Nouvelles mesures imposées à l’importation

mercredi 3 mars 2004, par Hassiba

Quelques jours auparavant, des Algériens qui rentraient au pays ont rapporté qu’à l’aéroport d’Alger, les services des douanes leur ont retiré un ou les livres qu’ils avaient ramenés avec eux et remis un reçu en leur disant : « On vous restituera le livre à votre départ ! »

Ainsi, le communiqué du syndicat et les témoignages des citoyens se recoupent. Il y a bien anguille sous roche. Le livre, déjà bien malmené chez nous, se heurterait-il à un nouvel obstacle qui empêcherait sa diffusion et priverait les lecteurs de cet indispensable vecteur du savoir ?

Vérification faite, il s’est avéré qu’il existe, en fait, une correspondance adressée par le directeur général des Douanes à ses différentes directions régionales.
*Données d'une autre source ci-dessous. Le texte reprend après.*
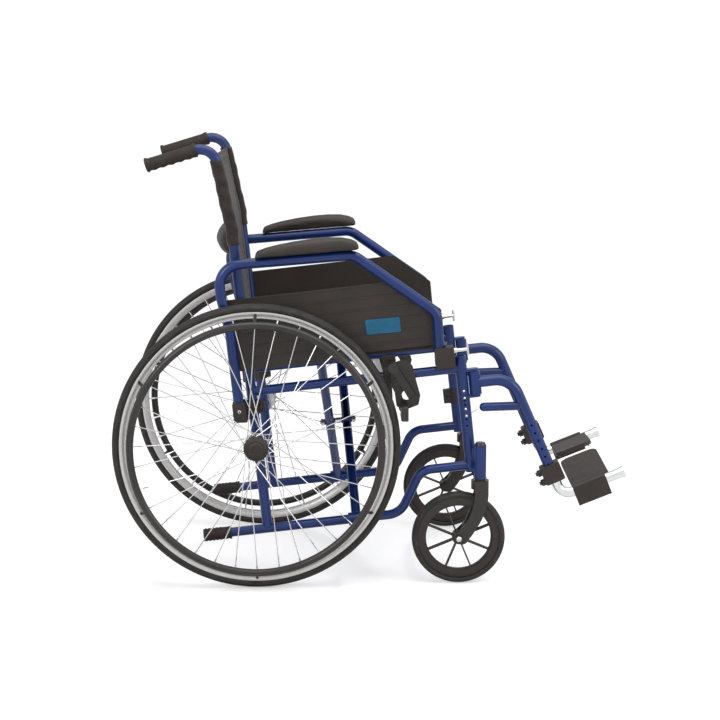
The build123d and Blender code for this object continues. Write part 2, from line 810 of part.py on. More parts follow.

En effet, le 5 février, le premier responsable des Douanes leur a adressé une circulaire faisant état de nouvelles mesures prises concernant l’importation des livres et de revues. Par ce courrier, portant la référence TO n° 937, il est demandé aux services des douanes des ports et aéroports d’établir, « toutes affaires cessantes », la liste titre par titre, auteur par auteur, éditeur par éditeur, importateur par importateur des livres importés, quel qu’en soit le nombre. Après quoi, poursuit le courrier, cette liste devra être envoyée par « la seule voie du fax » au directeur général qui répondra par « la seule voie du fax » afin d’ordonner « la mainlevée ».

Imaginez un seul instant, à l’image des scribes d’avant Gutenberg qui devaient recopier en plusieurs exemplaires un ouvrage, un douanier des temps modernes devant des milliers de livres dont il devra noter les titres et les noms des auteurs Cet aval, il faut le souligner, intervient donc en plus du visa habituellement délivré par le ministère de la Communication et de la Culture.

Visiblement non satisfait de cette mesure, le directeur des Douanes envoie un deuxième courrier dans lequel il précise que ce contrôle devra s’étendre « aux voyageurs, aux colis postaux, aux bagages »

A la direction générale des Douanes, personne ne semble au courant de cette nouvelle procédure. Cette situation ubuesque a fait sourire Boilattabi Mohamed, directeur des éditions Edif 2000 et membre du SPL, syndicat créé en janvier 2002. Il relate cette anecdote : « Ces derniers jours, j’ai reçu par courrier un catalogue des dernières publications d’un éditeur étranger, mais à la poste, on a refusé de me le remettre. Il fallait que je donne le nom de l’auteur de cette brochure ! » Le roi Ubu semble, au contraire, susciter la colère de la présidente du SPL, Abed Radia : « Depuis un mois aucun opérateur n’a pu dédouaner ses livres, qu’ils soient techniques, scientifiques, de littérature sans qu’aucune explication nous soit fournie. Il y a un réel blocage, et pour une durée indéterminée. Ce blocage vient de la direction générale des Douanes qui vient d’imposer un deuxième contrôle, mais vu le nombre de livres, ce contrôle peut durer des mois puisque aucun délai ne nous a été donné. » Elle ajoute : « Paradoxalement, toute importation de livres est préalablement soumise à l’aval du ministère de la Communication et de la Culture, visa délivré sur la présentation d’une facture détaillée et qui fait office de contrôle. Où est passée la souveraineté de ce ministère ? Nous ne sommes pas contre le contrôle, mais contre ce blocage. Il y a là une atteinte à la libre expression. »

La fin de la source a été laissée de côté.